Bernie Fraser was the muddler in chief who got us to our own Australian Central Bank Settlement and he’s unapologetic about owning up to other ‘fuzzy’ aspects of his own thinking about macroeconomic management:
1iscretionary fiscal policy can be as relevant as monetary policy, notwithstanding the view that I think is still held in some quarters that one policy instrument can only pursue one objective at the one time. I am sure that you have all heard of this particular notion and it leads to the view that monetary policy should be confined to combating inflation and that fiscal policy should be confined in a medium term setting to pursuing sound public finances and to contributing to increased national saving.
I have never been personally comfortable with this one dimensional view of economic life. It rather flies in the face of general observation that in economics everything is really connected to everything else. But more specifically, such notions overlook the fact that fiscal and monetary policies both work in essentially the same way, by seeking to increase or reduce the amount of slack in the economy, and this is basically the way each of these policies have their impact on inflation and employment and so on. . . .
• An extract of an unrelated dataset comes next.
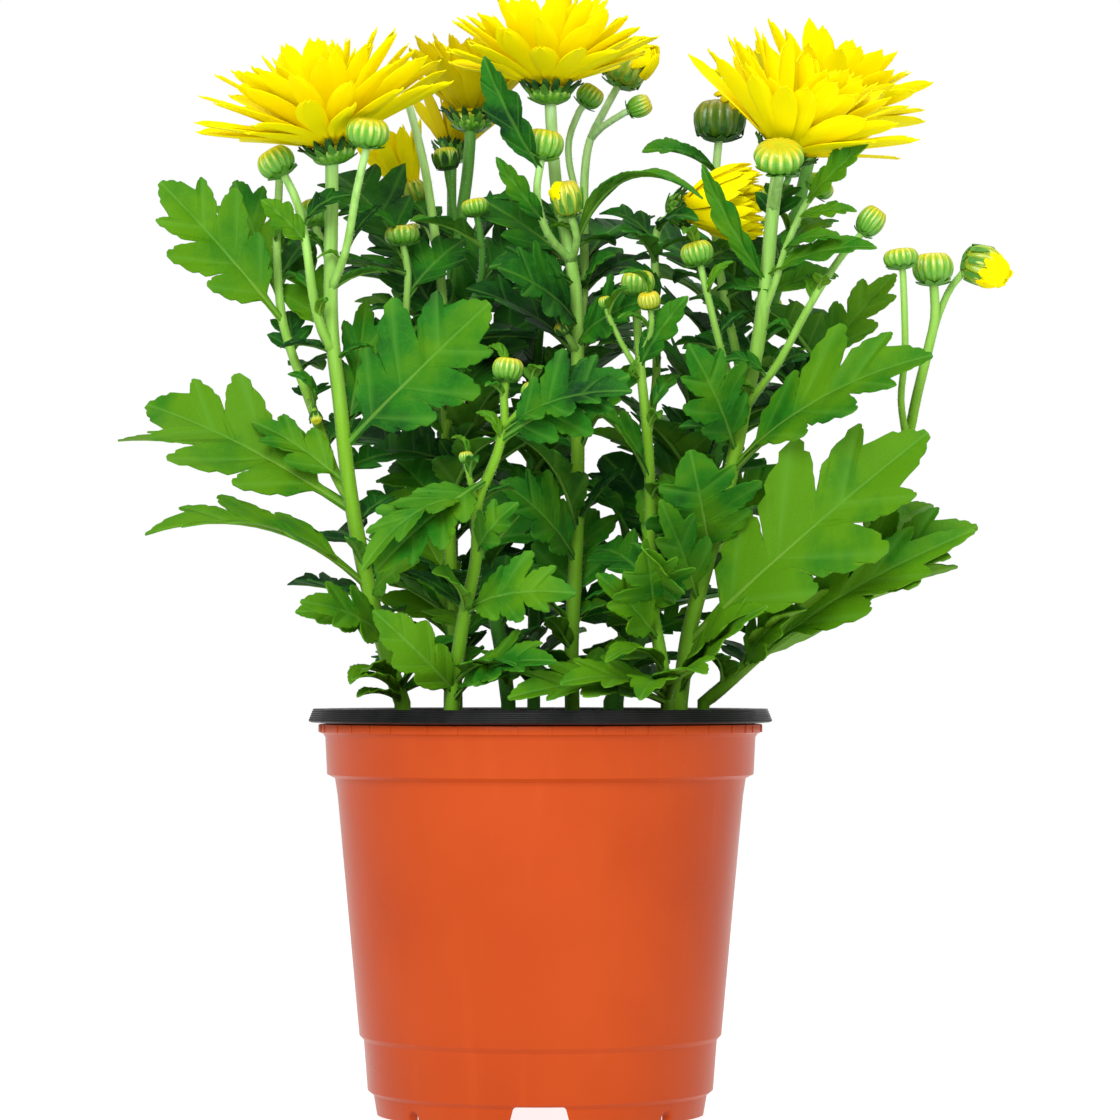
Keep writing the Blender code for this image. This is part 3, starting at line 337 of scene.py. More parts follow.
pot_chance = random.Random(4)
for k in range(RING_RIBS):
    turn = math.tau * (k + pot_chance.uniform(-0.3, 0.3)) / RING_RIBS
    bpy.ops.mesh.primitive_cube_add(size=1)
    rib = bpy.context.object
    wide = pot_chance.choice(RIB_WIDTHS)
    for vert in rib.data.vertices:
        vert.co = Vector((RIB_PLACE[0] + vert.co.x * RIB_DEPTH, vert.co.y * wide,
                          RIB_PLACE[1] + vert.co.z * RIB_HEIGHT)) * MM
    rib.data.transform(Matrix.Translation(AXIS) @ Matrix.Rotation(turn, 4, "Z"))
    ribs.append(rib)
select_only(pot, *ribs)
bpy.ops.object.join()
pot = bpy.context.object
soften(pot, FOOT_BEVEL)
apply_all(pot)
settle(pot)
noted(pot, "orange_pot", moulded_orange())
bpy.ops.object.shade_smooth_by_angle(angle=math.radians(35))
keep(pot, "orange_plastic", "pot_outer")


# The black inner pot. A thin vacuum-formed liner hangs in the orange pot by its rolled lip, which flares
# out over the orange rim and is finely ribbed round its side where the sheet was drawn.

LIP_GROOVES = 5
GROOVE_DEPTH = 0.16
LIP_EDGE = (63.8, 112.8)
LIP_FLARE = 1.15
LIP_DROP = 2.9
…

I’d add to this that though it’s often proposed in economic chat, the ‘one target – one instrument’ idea is the exact opposite of what the theory tells you if you have fewer instruments than targets, if the instruments are not perfectly efficient or otherwise imperfectly crafted to their targets and/or if the instruments interact. All of these problems are usually present in spades in in macro-economic policy even before the politics influences what the elected government is doing.
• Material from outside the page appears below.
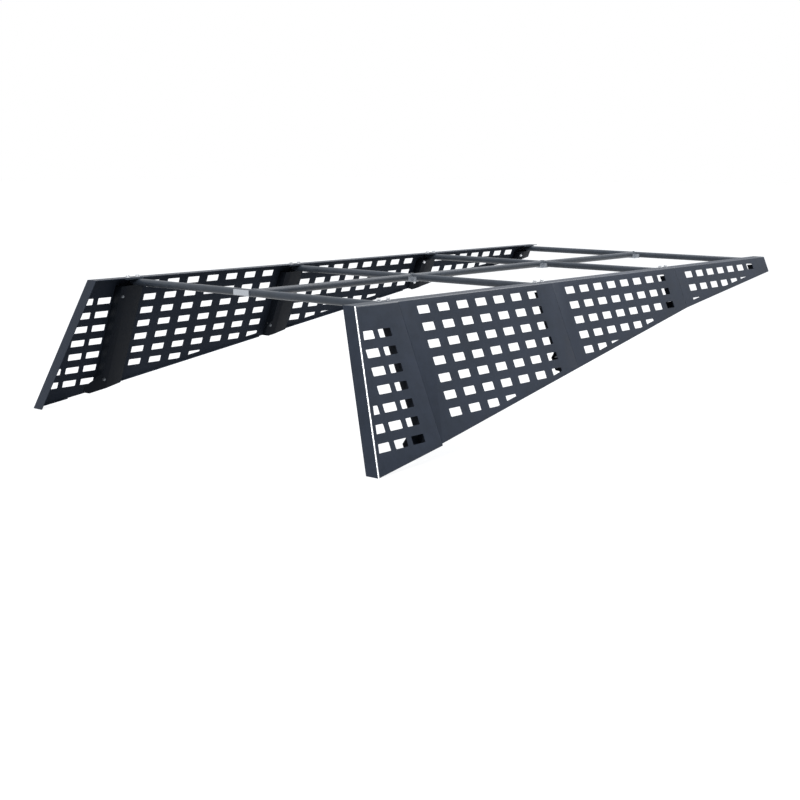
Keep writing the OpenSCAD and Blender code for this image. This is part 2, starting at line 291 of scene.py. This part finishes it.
def zinc_plate(name, dark, light, roughness):
    """Bright zinc plate on steel: silver with a faint blue cast, clouded where it was handled."""
    material = new_material(name)
    tree = material.node_tree
    place = add(tree, "ShaderNodeTexCoord").outputs["Object"]
    # Passivation clouds of about 8 mm
    cloud = add(tree, "ShaderNodeTexNoise", {
        "Vector": place, "Scale": 1 / 0.008, "Detail": 3, "Roughness": 0.6})
    colour = add(tree, "ShaderNodeMix", {
        "Factor": cloud.outputs["Fac"], "A": dark, "B": light},
        data_type="RGBA")
    gloss = add(tree, "ShaderNodeMapRange", {
        "Value": cloud.outputs["Fac"], "To Min": roughness - 0.08, "To Max": roughness + 0.1})
    shader = add(tree, "ShaderNodeBsdfPrincipled", {
        "Base Color": colour.outputs["Result"], "Metallic": 1.0,
        "Roughness": gloss.outputs["Result"]})
    add(tree, "ShaderNodeOutputMaterial", {"Surface": shader.outputs["BSDF"]})
    return material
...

If thats Bernie Frasers defence of a relaxed view of targets and instruments, Ted Evans is on the record attacking the idea that more independence is always better than less. I call this the doctrine of engaged independence in a column I wrote on this stuff in late 2005 in the wake of the Robert Gerard fiasco.
But with all the respect I have for ‘engaged indpendence’, I never liked Ian Macfarlane’s comment that (if I recall correctly) the RBA would have to have unusually compelling reasons to change interest rates close to an election. Glenn Stevens has now blown that away like the dross that I think it was. The basic point is that if changing rates close to an election is uncomfortably political – favouring one side of a party political contest over another – then not changing them is mutatis mutandis just as political. It just favours the other side.
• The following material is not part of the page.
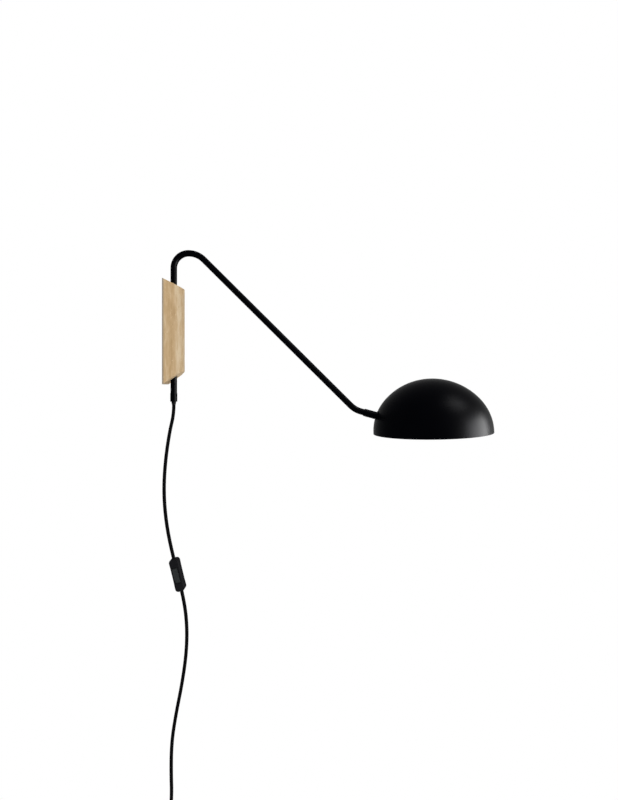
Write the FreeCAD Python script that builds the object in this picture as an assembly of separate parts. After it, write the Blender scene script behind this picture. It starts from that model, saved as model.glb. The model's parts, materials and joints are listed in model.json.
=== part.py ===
import FreeCAD, Part
import math
import os

# Plug-in swing-arm wall lamp: a wooden bracket on the wall, a bent tube arm that turns in it, a dome
# shade on the arm's free end, and a textile cord with a switch. Millimetres. The wall is the plane
# X = 0, +X points out of the wall along the arm, +Z is up. The origin is on the wall, in the middle
# of the bracket's back.

# Bracket block
bracket_width = 40.0
bracket_depth = 36.0
bracket_height = 198.0
upper_bevel = 26.0
lower_bevel = 35.0
bracket_edge_round = 1.2

# Wall plate and hanger plate, let into the bracket's back
plate_thickness = 2.0
wall_plate_width = 17.0
wall_plate_below = 70.0
wall_plate_step = 50.0
tongue_height = 20.0
tongue_gap = 0.2
recess_side_gap = 0.5
recess_depth = 6.0
recess_half_height = 80.0
wall_hole_radius = 2.3
wall_hole_spacing = 70.0
hanger_plate_width = 30.0
hanger_screw_radius = 1.6
hanger_screw_head = 3.0
hanger_screw_length = 14.0

# Arm tube
tube_diameter = 12.0
tube_wall = 1.2
hook_top = 150.0
hook_rise_radius = 28.0
hook_fall_radius = 41.0
arm_slope = 44.8
arm_run = 405.0
elbow_radius = 45.0
end_slope = 15.5
end_run = 42.0
tube_bottom = -130.0

# Bushes, washer and stop collar that carry the tube in the block
bush_wall = 0.95
bush_running_gap = 0.05
bush_length = 26.0
bush_inset = 0.3
stop_collar_radius = 10.0
stop_collar_height = 10.0
stop_collar_screw_radius = 2.0
thrust_washer_thickness = 1.5
pocket_gap = 0.5
pocket_floor = -8.0

# Lower end of the tube
ferrule_wall = 0.5
ferrule_height = 16.0
ferrule_floor = 1.6
grip_neck_radius = 4.0
grip_head_height = 6.0
grip_top_radius = 4.6
grip_tip_radius = 3.5
grip_length = 6.0
lead_diameter = 5.5

# Shade collar, nipple and nut on the arm's free end
collar_diameter = 14.4
collar_length = 24.0
collar_grip = 13.0
collar_screw_radius = 1.5
nipple_radius = 5.0
nipple_bore = 3.2
nipple_inside = 16.0
swivel_gap = 0.08
seat_radius = 9.0
seat_depth = 3.0
washer_thickness = 1.0
nut_flats = 14.0
nut_height = 3.5

# Shade
shade_radius = 110.0
shade_height = 100.2
shoulder_radius = 92.0
shade_wall = 1.2
rim_drop = 2.5
hem_width = 2.6
hem_height = 2.6
seat_height = 33.5
seat_proud = 0.5
shade_tilt = 2.3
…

If Glenn Steven’s recent comments simply reflect those of a ‘hard money’ man then perhaps he’s just more keen on swatting down any excuses for the Bank not to lift rates. But his argument for his point of view was very much in keeping with my argument. I think that what I called ‘engaged independence’ is a good thing if that means that the Bank works closely with the government of the day to effect more integrated macro-economic policy. Giving the government the ultimate authority to overrule the Bank might be a good thing too – because it co-opts it into supporting the bank and perhaps moderates the possibility that the Bank might become too obsessively keen on hard-money as bankers were in the Great Depression.
But I don’t have much time for ‘engaged independence’ if it leads to woolly ideas that, when you’re close to an election monetary policy inertia is less political than trying to set monetary policy as well as one can according to the responsibilities set out in the Reserve Bank Act.
However hard Glenn Stevens is with money, the words he used to defend acting when appropriate were in line with my argument. They were compelling indeed.
“If it is clear that something needs to be done, I don’t know what explanation we could offer the Australian public for not doing it, regardless of when an election might be due.
“I don’t think there’s any case for the Reserve Bank board to cease doing its work for the month when an election is going to be. I doubt very much that the members of the public would regard that as appropriate.
“So, should those data or other data make a clear case, I feel we have no choice, nor should we.”
- D[↩]
It may be “engaged independence” but I have’t seen a central bank raise rates just before an election and threaten to do so again even on election eve. This a guy who seems to respect his delegatary authority and inflation targeting. Mind you he’s saying this during a petty harsh time in the financial markets with one mortgage broker almost going to the wall with a $6 billion dollar hole that was plugged for another 6 months.
This is time also when premier AAA firms like GE took almost a day to finance short term loans and way over the estimate.
I hope he isn’t fighting a past war though.
gotta go now but I say a few other things later.
Yes,
Stevens’ saying “I don’t regret the rate rise” is no doubt what all the pundits will say he “had to say”. It might have been better if he’d been a little franker and said something like “with hindsight recent developments clearly reduce the urgency of the rate rise, but, at least so far, we’re still comfortable with having done it. If that changes, we’ll change our tune too.”
“(M)uddling through” sounds to me a bit like looking after your mates or class interest. A real question is who or what is actually rocking the boat at this time. Now that the “what really happened on 11 September 2001” question seems to have been resolved to everyone’s satisfaction, without any actual agreement; people are looking around for a new cause. There is some evidence that China is trying to buy some more influence using its considerable US dollar holdings, and not without some sophistication. This is more persuasive than computer glitches, which for two decades now has been the fallback explanation for unpleaswant happenings. (1987 was blamed on programmed trading, and the Brazilian interest payment default did not rate a mention – but I guess the IMF, World Bank did their “good cop, bad cop” act to good effect.
While John and Kevin are both doing their hardest not to win the next election, the US will perform some kind of trade war with China, and we will all hope that is does not turn into a hot war.
‘The basic point is that if changing rates close to an election is uncomfortably political – favouring one side of a party political contest over another – then not changing them is mutatis mutandis just as political. It just favours the other side.’
There doesn’t seem to even be a consensus at the moment about exactly who benefits from a rate change. One argument says the government suffers from rates going up because it breaks a (perceived) previous promise. Another argument says the government benefits because rate rises make people jittery about ‘changing horses’. Truly there is little exactness in political science.
Glenn is a very good man to have in that position.
He had to raise rates.
Bernie Fraser was the best Governor we have had and gave the RBA independence before we had it!
Glenn wil be good and hopefully for two terms at least.